3699quilter 12-28-2010 10:43 AM

That is great news - maybe this is just the beginning! My ex has not spoken to our daughter in almost a year - treats her like an acquaintance. Still does not know why. His family feels horribly about it so maybe they will speak up next time they see him.

Margie 12-28-2010 12:30 PM

Peace and forgiveness are good! What a wonderful Christmas gift.

carhop 12-28-2010 12:40 PM


Originally Posted by Japonica
Glad to hear that. Good for you and your family. Family relationships are so difficult. I didn't even get a hello from my only surviving brother this year. Something is not right. I, too, keep opening the door. But he doesn't even want to peek.

I try to keep things together with my DH's children, who can be a very selfish, spoiled group. My DH says he should call me Mrs. Kissinger, but that would make him Mr. Kissinger and he is not that by any stretch of the imagination.

I just keep trying and keep getting hurt but I live by that golden rule...do unto others...

It may not work in my lifetime, but I can put my head on my pillow at night and know I have done my best by trying to share my love.

i agree about his kids i keep putting my hand out to them and nothing so as sad as it was i said enough there was problems before my DH passed but tried to keep the line open sence then but no responce except 1

deanna_1 12-28-2010 02:29 PM

I have a sister in law who lives in the same town as my DH (her brother) and I do. I always try to speak to her and be friendly but she would turn her back to me. We would get notes and cards from her regularly,wishing DH would make amends. I called her and suggested she call him and make a "date" with him. That way, they can visit and get over the conflict. It have been two weeks and she have not called him. But the ball is back in her court, sadly.

lalaland 12-28-2010 02:45 PM

My brother and I had a a terrible relationship growing up, even in our 20's we couldn't be in the same room together longer than 5 minutes before we would start arguing with each other. Just by chance, we discovered that our mother, thinking she was "helping" us with our relationship, was actually the reason it was so bad. We got along after that but it wasn't until our mom passed away that we became really close.

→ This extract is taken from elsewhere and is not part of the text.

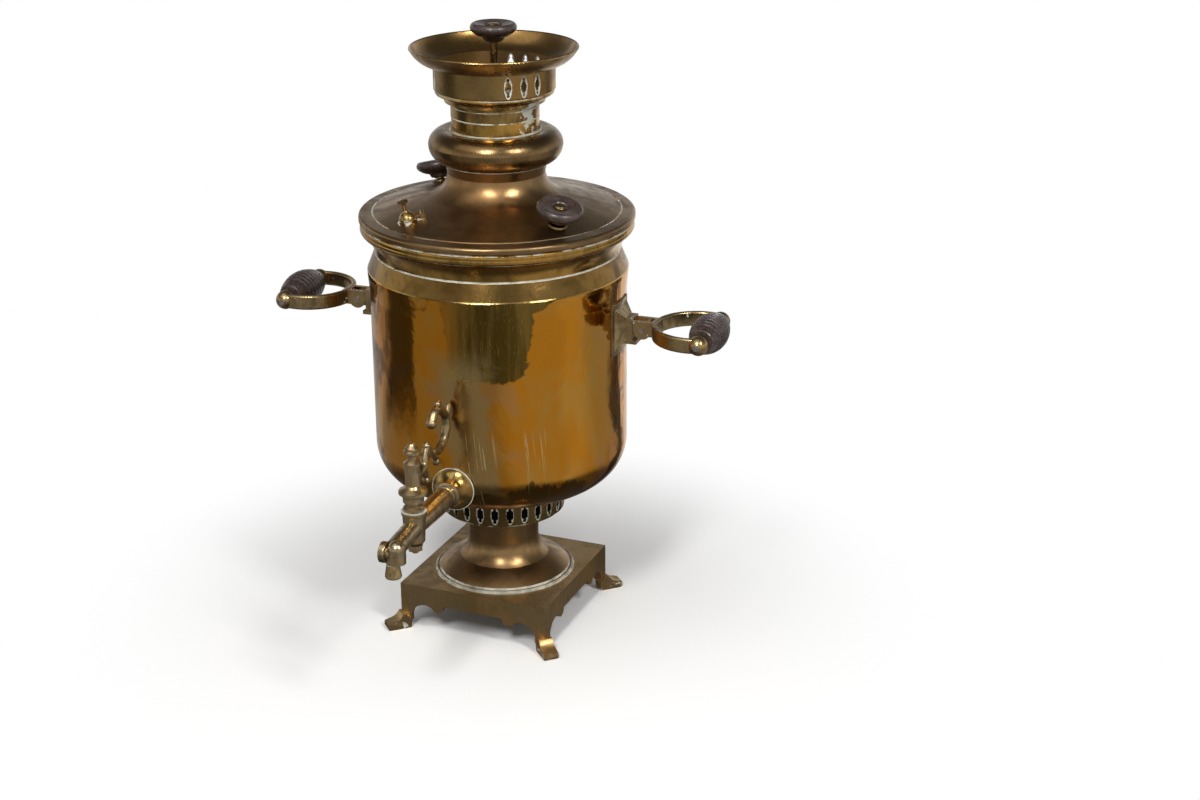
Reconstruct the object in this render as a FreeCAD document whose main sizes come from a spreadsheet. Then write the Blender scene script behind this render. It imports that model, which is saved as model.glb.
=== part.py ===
import FreeCAD, Part
import math
import os
import Sketcher

# Samovar with a charcoal tube, a lift-off lid, a crown for the teapot, a plug tap and two drop handles.
# Millimetres. +Z is up, the tap points along -Y, the handles lie along X.
# The origin is on the body's axis, in the plane of the four feet.

SIZES = [
    # base: a cast plinth on four toes, and the spun foot on it
    ("base_side", 144.2, "side of the square plinth"),
    ("base_height", 44.0, "plinth top above the table"),
    ("base_wall", 4.0, "plinth wall"),
    ("base_turn", -2.8, "how far the base has turned about its stud, degrees"),
    ("apron_depth", 17.5, "straight apron below the plinth top"),
    ("apron_half", 29.5, "half length of the straight apron"),
    ("lobe_radius", 6.0, "round lobe beside each arch"),
    ("lobe_end", 23.4, "height where the lobe meets the arch"),
    ("arch_radius", 13.6, "arch beside each leg"),
    ("leg_inner", 61.5, "inner edge of a leg from the middle"),
    ("leg_arch_end", 13.5, "height where the arch meets the leg"),
    ("toe_height", 8.0, "thickness of a toe at its tip"),
    ("toe_reach", 117.0, "toe tip from the axis, on the diagonal"),
    ("toe_width", 13.0, "width of a toe"),
    ("foot_flange_radius", 63.2, "foot flange"),
    ("foot_flange_thickness", 2.0, "foot flange"),
    ("dome_radius", 59.9, "edge of the foot dome"),
    ("waist_radius", 31.8, "waist under the draft gallery"),
    ("waist_height", 80.0, "narrowest point of the waist"),
    ("dome_rise", 14.5, "where the foot dome turns up into the waist"),
    ("sheet_wall", 1.4, "spun brass sheet"),
    # draft gallery under the body
    ("gallery_floor", 106.0, "underside of the gallery floor"),
    ("gallery_radius", 57.4, "gallery at its top"),
    ("gallery_foot_radius", 56.0, "gallery at its floor"),
    ("gallery_slots", 26.0, "air slots in the gallery"),
    ("slot_height", 16.4, "long way of a gallery slot"),
    ("slot_width", 6.2, "wide part of a gallery slot"),
    ("slot_lobe", 1.7, "radius of the round end of a slot"),
    ("stud_radius", 4.0, "tie stud from gallery to plinth"),
    ("nut_across", 17.0, "nut under the plinth, across its corners"),
    ("nut_height", 6.0, "nut under the plinth"),
    ("washer_radius", 13.0, "washer under the plinth"),
    # body
    ("body_radius", 113.6, "body wall"),
    ("shoulder_radius", 115.0, "edge of the shoulder"),
    ("shoulder_height", 337.0, "edge of the shoulder"),
    ("neck_radius", 108.3, "top of the shoulder"),
    ("neck_height", 352.6, "top of the shoulder"),
    ("corner_radius", 40.0, "rounded bottom of the body"),
    ("corner_height", 176.0, "where the body wall starts to round in"),
    ("body_floor", 130.4, "underside of the body"),
    ("wall", 1.3, "body wall thickness"),
    ("ring_height", 379.1, "top of the neck ring, where the lid rests"),
    ("ring_radius", 119.7, "bead of the neck ring"),
    ("ring_bead", 8.6, "height of the bead"),
    # fire tube and grate
    ("firebox_radius", 49.5, "fire tube around the coals"),
    ("firebox_top", 240.0, "where the fire tube starts to narrow"),
    ("chimney_radius", 38.0, "fire tube where it leaves the lid"),
    ("chimney_start", 310.0, "where the narrow tube starts"),
    ("chimney_top", 470.0, "top of the fire tube"),
    ("tube_wall", 1.5, "fire tube wall"),
    ("grate_thickness", 4.0, "cast grate"),
    ("grate_ledge", 4.5, "ledge height above the fire tube flange"),
    ("grate_slot", 5.0, "gap between the bars of the grate"),
    ("seat_gap", 0.3, "gap between pieces that lift off or turn"),
    # lid
    ("lid_radius", 120.9, "rim of the lid"),
    ("lid_rim", 7.3, "height of the rolled rim"),
    ("lid_skirt", 8.0, "skirt inside the neck ring"),
    ("skirt_radius", 109.6, "outside of the skirt"),
    ("groove_radius", 108.7, "fine groove around the lid plate"),
    ("plate_rise", 12.5, "rise of the lid plate from the rim to the neck's flare"),
    ("flare_radius", 62.0, "where the plate turns up into the neck"),
    ("lid_neck_radius", 42.5, "neck of the lid"),
    ("lid_neck_height", 421.0, "narrowest point of the lid's neck"),
    ("collar_base", 429.5, "underside of the collar"),
    ("collar_height", 29.0, "height of the collar"),
    ("collar_inset", 46.2, "where the collar's bulge starts"),
    ("collar_radius", 58.3, "widest part of the collar"),
    ("knob_place", 90.0, "lid knobs from the axis"),
    ("knob_angle", 56.0, "lid knob from the tap, degrees"),
    ("knob_radius", 20.0, "wooden knob"),
    ("knob_height", 15.6, "wooden knob"),
    ("knob_foot", 7.0, "radius of the knob's lower end"),
    ("spindle_radius", 3.2, "brass spindle of a knob"),
    ("lid_spindle_height", 3.8, "spindle between the lid and its knob"),
    # steam vent
    ("vent_place", 93.0, "steam vent from the axis"),
    ("vent_angle", -32.0, "steam vent from the tap, degrees"),
    ("vent_radius", 7.2, "steam vent seat"),
    ("vent_bore", 4.0, "steam vent hole"),
    ("vent_seat_height", 3.0, "steam vent seat"),
    ("vent_cap_height", 18.0, "vent cap with its knob"),
    ("vent_hinge_reach", 13.4, "vent hinge from the vent's axis"),
    ("vent_pin_radius", 1.1, "vent hinge pin"),
    # crown and the cap in it
    ("spigot_depth", 10.5, "crown inside the fire tube"),
    ("spigot_radius", 31.6, "crown inside the fire tube"),
    ("crown_step", 484.8, "ledge inside the crown"),
    ("crown_ledge_radius", 44.5, "outside of the crown at the ledge"),
    ("crown_band_base", 493.5, "underside of the crown's band"),
    ("crown_band_height", 20.8, "height of the slotted band"),
    ("crown_radius", 52.4, "slotted band"),
    ("crown_rim_radius", 72.6, "rim of the crown"),
    ("crown_rise", 14.6, "rise of the flared dish"),
    ("crown_slot_height", 16.2, "slot in the crown"),
    ("crown_slot_width", 5.8, "slot in the crown"),
    ("crown_slot_lobe", 1.4, "radius of the round end of a crown slot"),
    ("crown_slot_pitch", 15.5, "angle between slots, degrees"),
    ("crown_slot_start", 50.0, "middle slot of the first group from the tap, degrees"),
    ("cap_radius", 42.0, "chimney cap"),
    ("cap_rise", 6.0, "dome of the chimney cap"),
    ("cap_knob_base", 534.0, "underside of the crown's wooden knob"),
    # handles
    ("handle_height", 291.5, "handle pin above the table"),
    ("pin_reach", 135.8, "handle pin from the axis"),
    ("pin_radius", 2.5, "handle pin"),
    ("plate_width", 40.0, "bracket plate along the body"),
    ("plate_height", 46.0, "bracket plate"),
    ("plate_thickness", 1.3, "bracket plate"),
    ("arm_width", 16.4, "handle arm"),
    ("arm_height", 20.0, "handle arm at the body"),
    ("tongue_width", 7.8, "middle ear of the bracket"),
    ("ear_radius", 8.0, "rounded ear about the pin"),
    ("loop_lift", 1.6, "middle of the loop above the pin"),
    ("loop_radius", 39.4, "handle loop"),
    ("loop_thickness", 4.8, "handle loop, seen from above"),
    ("loop_height", 13.4, "handle loop, seen from the side"),
    ("grip_reach", 194.5, "grip from the axis"),
    ("grip_length", 51.0, "wooden grip"),
    ("grip_radius", 16.4, "wooden grip at its middle"),
    ("grip_end_radius", 11.0, "wooden grip at its ends"),
    ("grip_grooves", 8.0, "turned grooves in the grip"),
    ("ball_radius", 8.6, "ball end of the loop"),
    ("rod_radius", 2.5, "steel rod through the grip"),
    # tap
    ("tap_height", 167.0, "tap tube above the table"),
    ("tap_reach", 196.0, "tap barrel from the axis"),
    ("rosette_radius", 19.4, "trumpet rosette on the body"),
    ("rosette_depth", 12.0, "rosette"),
    ("shank_radius", 8.0, "threaded shank through the wall"),
    ("tube_radius", 9.6, "tap tube"),
    ("tube_end_radius", 8.4, "tap tube at the barrel"),
    ("shank_length", 18.0, "threaded shank inside the wall"),
    ("gasket_depth", 6.4, "fibre gasket, from the wall to the nut inside"),
    ("water_bore", 4.5, "water way through the tap"),
    ("barrel_radius", 9.8, "tap barrel at its top"),
    ("barrel_foot_radius", 8.6, "tap barrel at its foot"),
    ("barrel_top", 15.0, "barrel above the tube's axis"),
    ("barrel_drop", 15.5, "barrel below the tube's axis"),
    ("plug_radius", 6.4, "tapered plug at the barrel's top"),
    ("plug_foot_radius", 5.0, "tapered plug at the barrel's foot"),
    ("plug_clearance", 0.05, "running clearance of the plug"),
    ("key_height", 60.5, "key above the barrel"),
    ("flange_height", 16.5, "broad flange of the key above the barrel"),
    ("flange_radius", 12.2, "broad flange of the key"),
    ("column_radius", 6.2, "column of the key"),
    ("spout_reach", 240.0, "spout from the body's axis"),
    ("spout_radius", 8.2, "front tube of the tap"),
    ("spout_slope", 4.0, "fall of the front tube, degrees"),
    ("spout_drop", 4.6, "middle of the cheeks below the tap tube"),
    ("cheek_radius", 8.8, "round screw cap on the side of the spout"),
    ("cheek_gap", 8.4, "inner face of the screw cap, twice"),
    ("cheek_thickness", 5.2, "screw cap"),
    ("beak_radius", 7.6, "beak that turns down over the nozzle"),
    ("beak_shift", 3.4, "beak to the right of the nozzle"),
    ("nozzle_top", 13.5, "nozzle top below the tube's axis"),
    ("nozzle_length", 12.5, "flared nozzle"),
    ("nozzle_radius", 5.3, "nozzle at its top"),
    ("nozzle_foot_radius", 7.0, "nozzle at its mouth"),
    ("lever_bar", 3.7, "radius of the lever's main bar"),
    ("lever_thin", 2.8, "radius of the lever's thin bars"),
    ("lever_ball", 4.6, "ball at the lever's end"),
    ("locknut_height", 5.0, "nut inside the body"),
    ("locknut_across", 22.0, "nut inside the body, across its corners"),
]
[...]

So it was especially hard when my SIL turned her back on us, although it really wasn't out of character for her to do so. And my brother isn't a strong person so I wasn't surprised when he just accepted it.

So now I'm just hoping we will get back on an even keel. It really helps that my DH totally understands, probably better than my brother and I ever will, since he's known her all his life.

Izaquilter 12-28-2010 02:56 PM

that is so good to hear. I wish my son would see the daylight & man up. But he too won't rock the boat because the wife & kids are in the boat, even tho he knows what has been said is the truth. I've apologized that the arguement happened but that's not enough for his wife. It's 5 months today that they have been dragging this on & I just don't play those games well. Hard to figure out & I tried killing this girl with kindness for 9 yrs. No one could understand how I remained so calm & collected when it came to her. I never play their head games they play so I ignored anything she was trying to 'create'. I feel it is their loss not mine other than not seeing my grandkids like we use to. Her girlfriend put it best when she called her a 'physco b&***" one time. That name has stuck in the back of my mind every since!

jljack 12-28-2010 04:02 PM

Nothing is better than a mended family. We have had major family issues over the past 20 years, but now everyone loves everyone else, and all is well. I know how it feels, and I am happy your family is healing.

Merry Christmas is right!!

MamaYitu 12-28-2010 04:11 PM

So glad for you! Life is too short not to talk or see each other!